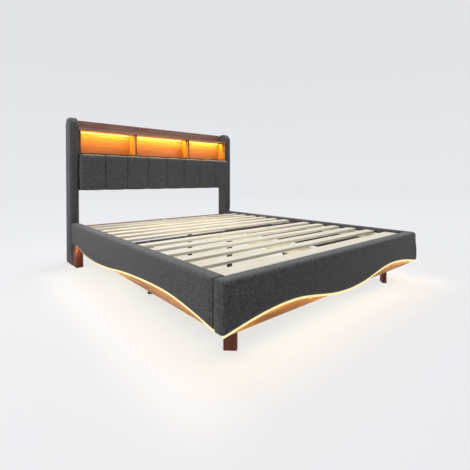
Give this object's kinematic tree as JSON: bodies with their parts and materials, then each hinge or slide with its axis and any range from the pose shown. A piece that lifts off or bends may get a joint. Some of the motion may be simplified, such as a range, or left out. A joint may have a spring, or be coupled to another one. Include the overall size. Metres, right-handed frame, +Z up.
{
  "type": "upholstered storage bed",
  "caption": "Upholstered platform bed with wave-shaped lit lower edge, slatted deck, channel-sewn back cushion and lit bookcase headboard.",
  "frame": {"origin": "on the floor at the centre of the bed's footprint", "axes": "+X to the right seen from the foot of the bed, +Y from the foot towards the headboard, +Z up"},
  "size_m": [1.665, 2.284, 1.25],
  "materials": {
    "fabric": "charcoal linen-look weave",
    "walnut": "satin walnut veneer",
    "stained_walnut": "dark stained solid wood",
    "pine": "planed, unfinished",
    "plywood": "raw poplar plywood",
    "black_steel": "fine-textured black powder coat",
    "black_nylon": "moulded black",
    "light_diffuser": "frosted warm-white diffuser, lit"
  },
  "bodies": {
    "bed_frame": {"bay_ceiling_board": "walnut", "bay_floor_board": "walnut", "bay_left_divider": "walnut", "bay_left_end_panel": "walnut", "bay_left_light": "light_diffuser", "bay_middle_light": "light_diffuser", "bay_right_divider": "walnut", "bay_right_end_panel": "walnut", "bay_right_light": "light_diffuser", "centre_beam": "pine", "cushion_backing_board": "plywood", "deck_cross_bar": "black_steel", "foot_inner_board": "walnut", "foot_left_corner_brace": "plywood", "foot_left_leg": "stained_walnut", "foot_right_corner_brace": "plywood", "foot_right_leg": "stained_walnut", "foot_support_leg": "black_steel", "footboard": "fabric", "footboard_light": "light_diffuser", "head_cross_rail": "walnut", "head_left_bracket": "black_steel", "head_left_leg": "stained_walnut", "head_right_bracket": "black_steel", "head_right_leg": "stained_walnut", "head_support_leg": "black_steel", "headboard_back_panel": "walnut", "headboard_cushion": "fabric", "headboard_left_wing": "fabric", "headboard_right_wing": "fabric", "left_inner_board": "walnut", "left_rail_light": "light_diffuser", "left_side_rail": "fabric", "left_slat_ledger": "pine", "left_support_leg": "black_steel", "light_driver_box": "black_nylon", "middle_support_leg": "black_steel", "right_inner_board": "walnut", "right_rail_light": "light_diffuser", "right_side_rail": "fabric", "right_slat_ledger": "pine", "right_support_leg": "black_steel", "slat_01": "pine", "slat_02": "pine", "slat_03": "pine", "slat_04": "pine", "slat_05": "pine", "slat_06": "pine", "slat_07": "pine", "slat_08": "pine", "slat_09": "pine", "slat_10": "pine", "slat_11": "pine", "slat_12": "pine"},
    "foot_foot_body": {"foot_levelling_foot": "black_nylon"},
    "middle_foot_body": {"middle_levelling_foot": "black_nylon"},
    "head_foot_body": {"head_levelling_foot": "black_nylon"},
    "left_foot_body": {"left_levelling_foot": "black_nylon"},
    "right_foot_body": {"right_levelling_foot": "black_nylon"}
  },
  "joints": [
    {"name": "foot_foot_screw", "type": "slide", "parent": "bed_frame", "child": "foot_foot_body", "axis": [0, 0, -1], "range_m": [-0.008, 0.012]},
    {"name": "middle_foot_screw", "type": "slide", "parent": "bed_frame", "child": "middle_foot_body", "axis": [0, 0, -1], "range_m": [-0.008, 0.012]},
    {"name": "head_foot_screw", "type": "slide", "parent": "bed_frame", "child": "head_foot_body", "axis": [0, 0, -1], "range_m": [-0.008, 0.012]},
    {"name": "left_foot_screw", "type": "slide", "parent": "bed_frame", "child": "left_foot_body", "axis": [0, 0, -1], "range_m": [-0.008, 0.012]},
    {"name": "right_foot_screw", "type": "slide", "parent": "bed_frame", "child": "right_foot_body", "axis": [0, 0, -1], "range_m": [-0.008, 0.012]}
  ]
}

-*-*-

▶ The exercise
From the listing above, extract every line exactly as it stands.

▶ The result
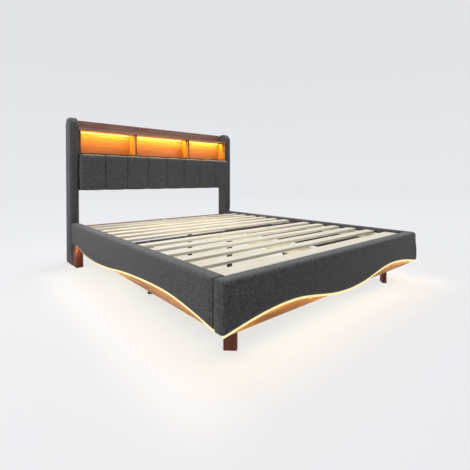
Give this object's kinematic tree as JSON: bodies with their parts and materials, then each hinge or slide with its axis and any range from the pose shown. A piece that lifts off or bends may get a joint. Some of the motion may be simplified, such as a range, or left out. A joint may have a spring, or be coupled to another one. Include the overall size. Metres, right-handed frame, +Z up.
{
  "type": "upholstered storage bed",
  "caption": "Upholstered platform bed with wave-shaped lit lower edge, slatted deck, channel-sewn back cushion and lit bookcase headboard.",
  "frame": {"origin": "on the floor at the centre of the bed's footprint", "axes": "+X to the right seen from the foot of the bed, +Y from the foot towards the headboard, +Z up"},
  "size_m": [1.665, 2.284, 1.25],
  "materials": {
    "fabric": "charcoal linen-look weave",
    "walnut": "satin walnut veneer",
    "stained_walnut": "dark stained solid wood",
    "pine": "planed, unfinished",
    "plywood": "raw poplar plywood",
    "black_steel": "fine-textured black powder coat",
    "black_nylon": "moulded black",
    "light_diffuser": "frosted warm-white diffuser, lit"
  },
  "bodies": {
    "bed_frame": {"bay_ceiling_board": "walnut", "bay_floor_board": "walnut", "bay_left_divider": "walnut", "bay_left_end_panel": "walnut", "bay_left_light": "light_diffuser", "bay_middle_light": "light_diffuser", "bay_right_divider": "walnut", "bay_right_end_panel": "walnut", "bay_right_light": "light_diffuser", "centre_beam": "pine", "cushion_backing_board": "plywood", "deck_cross_bar": "black_steel", "foot_inner_board": "walnut", "foot_left_corner_brace": "plywood", "foot_left_leg": "stained_walnut", "foot_right_corner_brace": "plywood", "foot_right_leg": "stained_walnut", "foot_support_leg": "black_steel", "footboard": "fabric", "footboard_light": "light_diffuser", "head_cross_rail": "walnut", "head_left_bracket": "black_steel", "head_left_leg": "stained_walnut", "head_right_bracket": "black_steel", "head_right_leg": "stained_walnut", "head_support_leg": "black_steel", "headboard_back_panel": "walnut", "headboard_cushion": "fabric", "headboard_left_wing": "fabric", "headboard_right_wing": "fabric", "left_inner_board": "walnut", "left_rail_light": "light_diffuser", "left_side_rail": "fabric", "left_slat_ledger": "pine", "left_support_leg": "black_steel", "light_driver_box": "black_nylon", "middle_support_leg": "black_steel", "right_inner_board": "walnut", "right_rail_light": "light_diffuser", "right_side_rail": "fabric", "right_slat_ledger": "pine", "right_support_leg": "black_steel", "slat_01": "pine", "slat_02": "pine", "slat_03": "pine", "slat_04": "pine", "slat_05": "pine", "slat_06": "pine", "slat_07": "pine", "slat_08": "pine", "slat_09": "pine", "slat_10": "pine", "slat_11": "pine", "slat_12": "pine"},
    "foot_foot_body": {"foot_levelling_foot": "black_nylon"},
    "middle_foot_body": {"middle_levelling_foot": "black_nylon"},
    "head_foot_body": {"head_levelling_foot": "black_nylon"},
    "left_foot_body": {"left_levelling_foot": "black_nylon"},
    "right_foot_body": {"right_levelling_foot": "black_nylon"}
  },
  "joints": [
    {"name": "foot_foot_screw", "type": "slide", "parent": "bed_frame", "child": "foot_foot_body", "axis": [0, 0, -1], "range_m": [-0.008, 0.012]},
    {"name": "middle_foot_screw", "type": "slide", "parent": "bed_frame", "child": "middle_foot_body", "axis": [0, 0, -1], "range_m": [-0.008, 0.012]},
    {"name": "head_foot_screw", "type": "slide", "parent": "bed_frame", "child": "head_foot_body", "axis": [0, 0, -1], "range_m": [-0.008, 0.012]},
    {"name": "left_foot_screw", "type": "slide", "parent": "bed_frame", "child": "left_foot_body", "axis": [0, 0, -1], "range_m": [-0.008, 0.012]},
    {"name": "right_foot_screw", "type": "slide", "parent": "bed_frame", "child": "right_foot_body", "axis": [0, 0, -1], "range_m": [-0.008, 0.012]}
  ]
}